The judge continued: “The officer then said that he considered the development would preserve the setting of all the listed buildings in the vicinity. He furnished the Committee with all the information he rationally considered would help them to decide whether they agreed or disagreed with that assessment. It was not materially misleading for the planning officer to omit the consultant's opinions on harm, on how the duty under s.66(1) should be approached, and on how the planning judgment should be exercised.

“But even if I am wrong, and what the planning officer said may have given a misleading impression that the author of the HIA had suggested that there would be no harm to the wider setting of the Church, when he actually thought there could be some very limited harm, that did not matter, because the planning officer took a different view on a matter of planning judgment, and that view was rational.”

Mrs Justice Andrew said that the local planning authority “did discharge its duty under s.66(1) because it accepted that there was no relevant harm to weigh in the balance. On the basis of the material before him, having taken all relevant information into account, the planning officer was entitled to so advise the Committee.

“There is no basis for challenging his report on the basis of a failure to give express reasons for disagreeing with the consultant, let alone a failure to set out the consultant's views on ‘harm’ which he did not accept. This was a value judgment which was entirely a matter for him. Ground 1 of this claim for judicial review is fundamentally misconceived and must fail.”

Ground 2 was a complaint that the committee was materially misled by the omission from the officer's report of an observation in a letter from an Assistant Inspector at Heritage England that she walked across footpath 101, which crosses the application site, and where there are views to the church tower, providing a local landmark within the open farmland.

Mrs Justice Andrews described the submission that the omission could have misled anyone as “simply untenable”.

She said: “The officer's report made it plain that the views from the north over the open fields, including from the footpath, made a positive contribution to the setting of the Church. The members of the Committee, with their local knowledge, probably did not need to be told that.

“Nevertheless, the planning officer quoted verbatim from what Ms Howell [the inspector] had said about the open fields to the north and west contributing positively to the setting of the church and the historic core of Pagham. Insofar as complaint is made that he did not specifically attribute that quote to Historic England, I reject it as the type of semantic analysis of a planning officer's report which this Court and the Higher Courts have gone to great pains to try and stamp out.”
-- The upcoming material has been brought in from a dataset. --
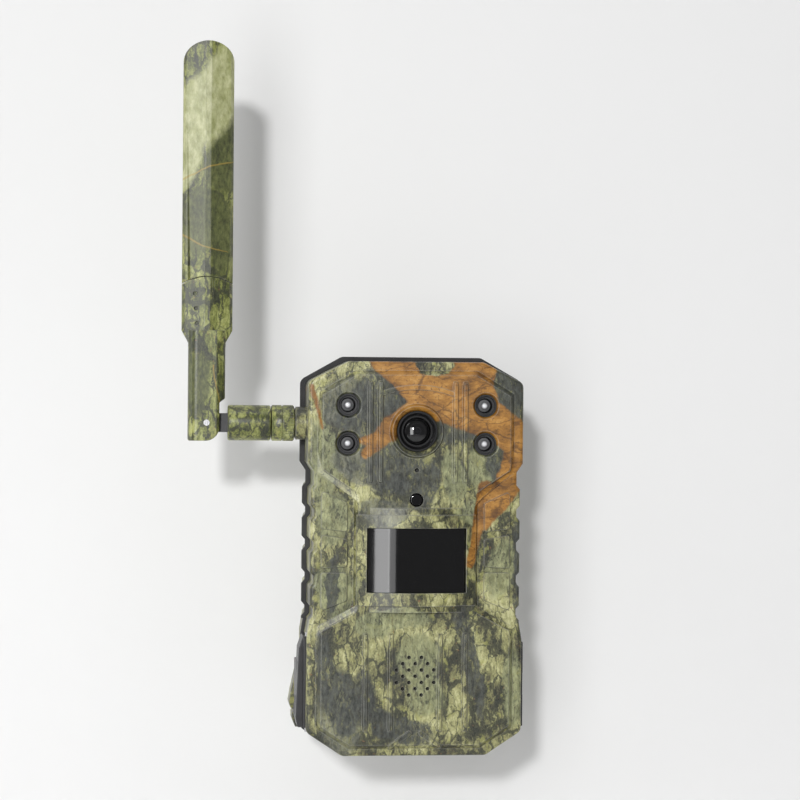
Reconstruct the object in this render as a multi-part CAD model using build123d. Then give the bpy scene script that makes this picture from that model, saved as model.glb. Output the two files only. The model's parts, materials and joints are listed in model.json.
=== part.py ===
from build123d import *
import os

# Cellular trail camera. X is to the right as seen from the front, Y goes back, Z is up.
# The origin is the mouth of the tripod socket, in the middle of the bottom face. Millimetres.

# Overall sizes of the case
body_height = 142.0
half_width = 39.0
lower_flare = 0.0
waist_inset = 1.0
valley_inset = 2.2
top_chamfer_run = 14.6
top_chamfer_drop = 7.4
base_chamfer_run = 13.0
base_chamfer_rise = 8.6
corner_radius = 3.0
wall = 2.2
lower_half_width = half_width + lower_flare
waist_half_width = half_width - waist_inset
valley_half_width = half_width - valley_inset
top_half_width = half_width - top_chamfer_run
base_half_width = lower_half_width - base_chamfer_run
room_half_width = valley_half_width - wall

# Depth stations, from the parting plane at the seal
part_y = -12.0
front_depth = 22.0
rear_depth = 24.0
seal_thickness = 2.8
seal_gap = 0.3
seal_proud = 1.1
seal_extra = 0.7
plateau_rise = 2.4
plateau_slope = 35.0
plateau_inset = 3.4
front_rounding = 1.2
back_rounding = 1.2
front_y = part_y - front_depth
base_front_y = front_y + plateau_rise
rear_y = part_y + rear_depth
door_back_y = part_y - seal_thickness / 2 - seal_gap
rear_rim_y = part_y + seal_thickness / 2

# Side profile
lower_section_top = 42.0
waist_bottom = 48.0
upper_section_drop = 36.5
waist_drop = 39.8
wide_valley_height = 4.6
scallop_pitch = 12.0
scallop_half_mouth = 2.7
scallop_half_floor = 1.3

# Optics, measured down from the top
lens_z = body_height - 25.0
lens_hole_radius = 7.4
lens_ring_radius = 10.0
lens_ring_rise = 2.4
led_z = [body_height - 15.7, body_height - 29.5]
led_x = 24.8
led_radius = 2.5
cup_radius = 4.1
cup_recess = 2.6
mic_hole_radius = 0.8
mic_radius = 3.0
mic_drop = 14.0
daylight_drop = 24.7
mic_z = lens_z - mic_drop
daylight_z = lens_z - daylight_drop
daylight_radius = 2.5

# Motion sensor window
pir_z = lens_z - 46.3
pir_half_width = 17.9
pir_half_height = 11.6
pir_frame_half_width = 21.6
pir_frame_half_height = 16.3
pir_frame_radius = 55.0
pir_bulge = 4.6
pir_glass = 1.3
pir_flange = 1.5
fit = 0.15

# Speaker
speaker_z = 29.0
speaker_radius = 10.0
speaker_hole_radius = 0.65
speaker_pitch = 4.5
speaker_rows = [2, 3, 4, 3, 4, 3, 2]

# Inner panel, boards and screws
panel_thickness = 1.8
panel_inset = 0.6
board_thickness = 1.6
board_gap = 2.6
board_base_z = 16.0
board_top_drop = 12.0
board_depth = 11.5
board_y = front_y + board_depth
board_half_width = room_half_width - board_gap
lamp_board_y = front_y + 8.4
lamp_board_thickness = 1.2
post_radius = 3.2
screw_radius = 1.25
screw_slack = 0.25
screw_head_radius = 2.4
screw_head_height = 1.0
lower_post = (29.0, 12.0)
upper_post_x = 12.5
upper_post_drop = 9.5
panel_front_y = door_back_y - panel_inset - panel_thickness

# Cards and controls on the inner panel
card_pocket_depth = 3.4
card_pocket_half_width = 16.5
card_socket_drop = 47.0
card_socket_height = 13.6
card_room = 17.0
card_travel = 12.0
card_x = [-8.0, 8.0]
card_size = [(11.0, 15.0, 0.9), (8.8, 12.3, 0.7)]
controls_drop = 22.0
switch_x = -16.0
switch_travel = 4.0
button_x = [2.0, 12.0]
button_radius = 2.2
button_proud = 0.8
button_travel = 0.6
contact_pin_x = [-3.0, 3.0]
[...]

The judge added: “What matters is that the planning officer acknowledged without demur the positive contribution of the views of the Church tower from the north (and west) when making his assessment of whether the proposed development would preserve the setting of the Church. It does not matter whether the source of the information about that positive contribution was the HIA, Historic England or his own knowledge of the area. This matter was never in dispute.”

Mrs Justice Andrews went on to say that the committee “could not have been left in any doubt” as to the importance of the view from footpath 101 to the setting of the Church. “The Committee would have been given the impression that Historic England did not raise any specific objection to the development, and that was true.”

The judge added that even if she had been persuaded that the decision was susceptible to judicial review, she would have refused any relief as a matter of discretion pursuant to s.31(2A).